The estimated $48.6 million budget before the School Committee also would avoid asking for more money from local taxpayers.

“My charge was to keep the tax levy the same,” Superintendent Leon Levesque said Tuesday. “It could be worse.”

It might be.

Levesque’s draft budget – like school budgets across Maine – is waiting for numbers from the state. Without the state’s pledge for millions of dollars in aid, his revenue lines are only a guess.

“It could all change,” said Levesque, who had planned for at least a dozen layoffs until the state said it would use federal money to fund schools.

Less state aid would mean more cuts in school spending, he said.

“We’ve carved a good piece already,” he said.

The state numbers will be released by the end of the week, perhaps as early as Thursday afternoon, said David Connerty-Marin, spokesman for the Maine Department of Education.

“We’ve been expecting to hear for weeks,” Levesque said. When the information arrives, it will allow the School Department to move ahead.

If the numbers come in as expected, the budget will rise by $2.41 million.

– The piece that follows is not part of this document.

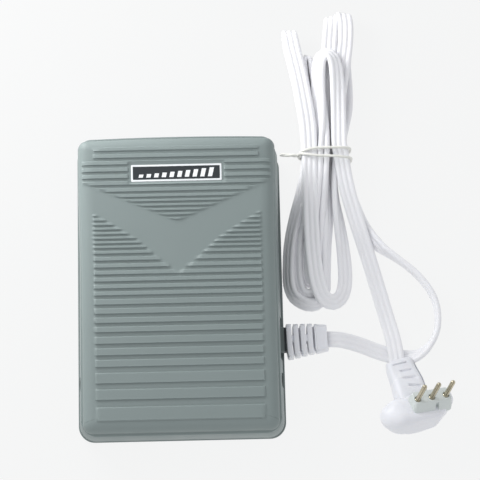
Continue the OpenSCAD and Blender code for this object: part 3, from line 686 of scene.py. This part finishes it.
def build_cover():
    """One closed skin: the inside of the top, down the inside of the wall, up the skirt, over the crown."""
    top, faces, edge, rows_y, heel_x, toe_x = top_grid()

    def loop(inset, depth, lift, r):
        return cover_loop(rows_y, heel_x, toe_x, inset, depth, lift, r)

    loops = []
    for inset, depth, up, r in cover_profile():
        pts, out = loop(inset, depth, up, r)
        if depth is not None and depth < 3.4:
            h = relief(pts[:, 0], pts[:, 1])
            share = np.clip(1 - (inset - CROWN_IN) / CROWN_ROUND, 0, 1)
            a = acos(share) if inset < CROWN_IN + CROWN_ROUND else pi / 2
            n = np.array([0, -sin(SLOPE), cos(SLOPE)]) * sin(a) + out * cos(a)
            pts = pts + n * h[:, None] * smoothstep((3.4 - depth) / 1.2)
        loops.append(pts)
    inner = [(WALL, LEDGE_DEPTH + 1.5, 0, 5.8), (WALL + 0.2, LEDGE_DEPTH + 0.5, 0, 5.6),
             (5.4, LEDGE_DEPTH + 0.4, 0, 2.6), (5.4, PLATE_T, 0, 2.6)]
    loops = [loop(*row)[0] for row in inner][::-1] + loops
    ring = len(edge)
    base = [len(top) + ring * k for k in range(len(loops))]
    k = np.arange(ring)
    k2 = (k + 1) % ring
    for b0, b1 in zip(base[:-1], base[1:]):
        faces += np.stack([b0 + k, b0 + k2, b1 + k2, b1 + k], -1).tolist()
    for a, b in zip(k.tolist(), k2.tolist()):
        f = [base[-1] + a, base[-1] + b, edge[b], edge[a]]
        faces.append(f if edge[a] != edge[b] else f[:3])
    faces.append([base[0] + n for n in range(ring)][::-1])
    return np.vstack([top] + loops) * MM, faces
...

Of that money, more than $1.8 million will be covered by the state’s funding for the new Geiger Elementary School. Most of the rest is owed to contractual obligations such as salaries and health care.

And though there are no layoffs in the current draft, there are several staff changes planned.

They include a retirement, shifting a teaching position from one school to another and changes that are being covered by new grants.

The current budget timeline calls for a formal presentation of the school budget to the City Council on April 16. The citywide budget referendum is tentatively scheduled for May 5.